Vieles noch nicht geregelt
In diesen ginge es nun darum, konkrete Maßnahmen zu benennen und die Themen zu vertiefen, bei denen die Parteien inhaltlich noch auseinanderliegen. „Vieles ist in dem Sondierungspapier noch nicht definitiv geregelt“, so Natascha Kohnen, u.a. mit Blick auf den Wohnungsbau. Die Zahl von 26 Seiten beim Sondierungspapier gegenüber etwa 160 Seiten von Koalitionsvereinbarungen machten deutlich, wieviel Diskussionsbedarf und detaillierte Abstimmungen noch vor den Verhandlungspartnern lägen.

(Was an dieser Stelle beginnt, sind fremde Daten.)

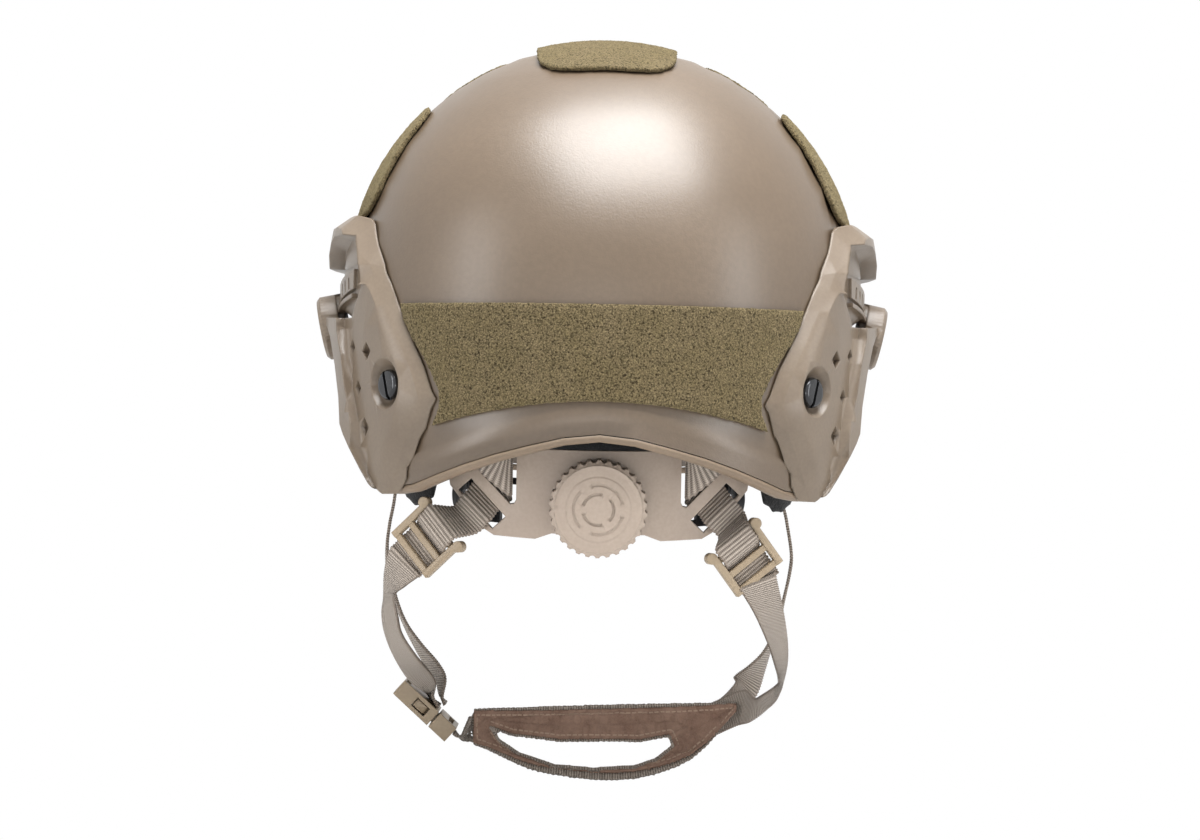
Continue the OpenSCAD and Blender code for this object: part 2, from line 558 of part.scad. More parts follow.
// Racks: teeth of module 1 on the arc of the arms, upper on the left arm, lower on the right
pitch_r = pinion_teeth / 2;
mid_r = arm_r + arm_t / 2;
tooth_step = 180 / mid_r;
rack_end = 14.5;
last_tooth = floor((rack_end - 1) / tooth_step - 0.5);
wide_start = 33;
arm_end = 48;
module rack_tooth(i) translate([0, nape_y, 0]) rotate([0, 0, tooth_step * (i + 0.5)]) rotate([90, 0, 0])
    translate([0, 0, -arm_r - arm_t]) linear_extrude(arm_t)
        polygon([[-1.2, pitch_r + 1.3], [-0.42, pitch_r - 0.85], [0.42, pitch_r - 0.85], [1.2, pitch_r + 1.3]]);
module arm_solid() {
    difference() {
        union() {
            sector(arm_r, arm_r + arm_t, -wide_start - 1, rack_end, pitch_r + 1.25, 10);
            for (i = [-last_tooth - 1:last_tooth]) rack_tooth(i);
            sector(arm_r, arm_r + arm_t, -arm_end, -wide_start, -arm_h / 2, arm_h / 2);
            intersection() {
                sector(arm_r, arm_r + arm_t, -arm_end - 9, -arm_end + 1, 0.2 - arm_h / 2, arm_h / 2 - 0.2);
                translate([0, nape_y, 0]) rotate([0, 0, -arm_end]) rotate([-90, 0, 0]) cylinder(d = arm_h, h = plate_r);
            }
        }
        for (a = [36, 42, 48]) translate([0, nape_y, 0]) rotate([0, 0, -a]) rotate([-90, 0, 0])
            cylinder(d = 6, h = plate_r);
    }
}
module band_arm_left() color([0.14, 0.14, 0.14]) nape_frame() arm_solid();
module band_arm_right() color([0.14, 0.14, 0.14]) nape_frame() rotate([0, 180, 0]) arm_solid();

knob_gap = 0.6;
grips = 30;
face_rings = [[10.6, 0], [6.6, 60]];   // radius and turn of each
module dial_knob() color(tan_plate) nape_frame() translate([0, dial_face_y + knob_gap, 0]) rotate([-90, 0, 0])
    difference() {
        union() {
            cylinder(d = knob_d, h = knob_t - 3);
            translate([0, 0, knob_t - 3]) cylinder(d1 = knob_d, d2 = knob_d - 4.5, h = 1.8);
            translate([0, 0, knob_t - 1.3]) intersection() {
                cylinder(d = knob_d - 4.5, h = 1.3);
                translate([0, 0, 1.3 - 150]) sphere(r = 150, $fn = 96);
            }
        }
        for (i = [0:grips - 1]) rotate([0, 0, 360 * i / grips]) translate([knob_d / 2 + 0.35, 0, -1])
            cylinder(d = 2.9, h = knob_t + 2);
        // turned ring of the face, and the broken rings engraved inside it
        translate([0, 0, knob_t - 0.7]) difference() {
            cylinder(d = 29, h = 2);
            translate([0, 0, -1]) cylinder(d = 27.4, h = 4);
        }
        for (g = face_rings, k = [0:2]) rotate([0, 0, g[1] + 120 * k]) translate([0, 0, knob_t - 0.8]) intersection() {
            difference() {
                cylinder(r = g[0] + 0.7, h = 2);
                translate([0, 0, -1]) cylinder(r = g[0] - 0.7, h = 4);
            }
            linear_extrude(2) polygon([[0, 0], [20, -20], [20, 20]]);
        }
        translate([0, 0, -1]) cylinder(d = 8.1, h = 6);
        translate([0, 0, -1]) cylinder(d = 3.1, h = 9.5);
    }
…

Kein Auseinanderdriften der Gesellschaft
So gehe es nach wie vor um die Themen, die für die SPD im Vordergrund stehen, um den Menschen in Deutschland konkret zu helfen und die dazu beitragen, dass die Gesellschaft nicht weiter auseinanderdriftet. Neben der Krankenversorgung zähle dazu u.a. die Frage der befristeten Arbeitsverhältnisse, die den Kindern und Jugendlichen keine Perspektiven in ihrer Lebensplanung eröffneten. Mit Bezug auf den Familiennachzug von Flüchtlingen im Rahmen der Genfer Flüchtlingskonvention richtete Natascha Kohnen die Frage an die CSU, ob der christliche Familienbegriff nur für Deutsche gelte. „Eine Integration ohne die Familie ist bedenklich. Darüber müssen wir reden.“
Vertrauen und Stil
Und schließlich ginge es auch in den Verhandlungen und im Zusammenspiel der Parteien in der Politik um Vertrauen und um den Stil, wie man miteinander umginge. Sachlichkeit statt Polemik, Miteinander statt Gegeneinander, da hätten die CSU-Verhandlungspartner noch erheblichen Lernbedarf. Natascha Kohnen appellierte an die Gäste, sich die Zeit zu nehmen und sich anhand der Papiere eine eigene Meinung zu bilden. „Es braucht nicht immer den einen großen Wurf, für die Menschen ist es mitunter wichtiger, die Dinge zu bekommen, die konkret ihr Leben betreffen.“
Unter viel Applaus dankte Martina Fehlner mit einem großen Blumenstrauß Natascha Kohnen für ihre sachkundigen und mitunter sehr persönlichen Ausführungen, und viele Gäste hielt es bei einem kleinen Imbiss und anregenden Gesprächen noch lange im Hofgarten.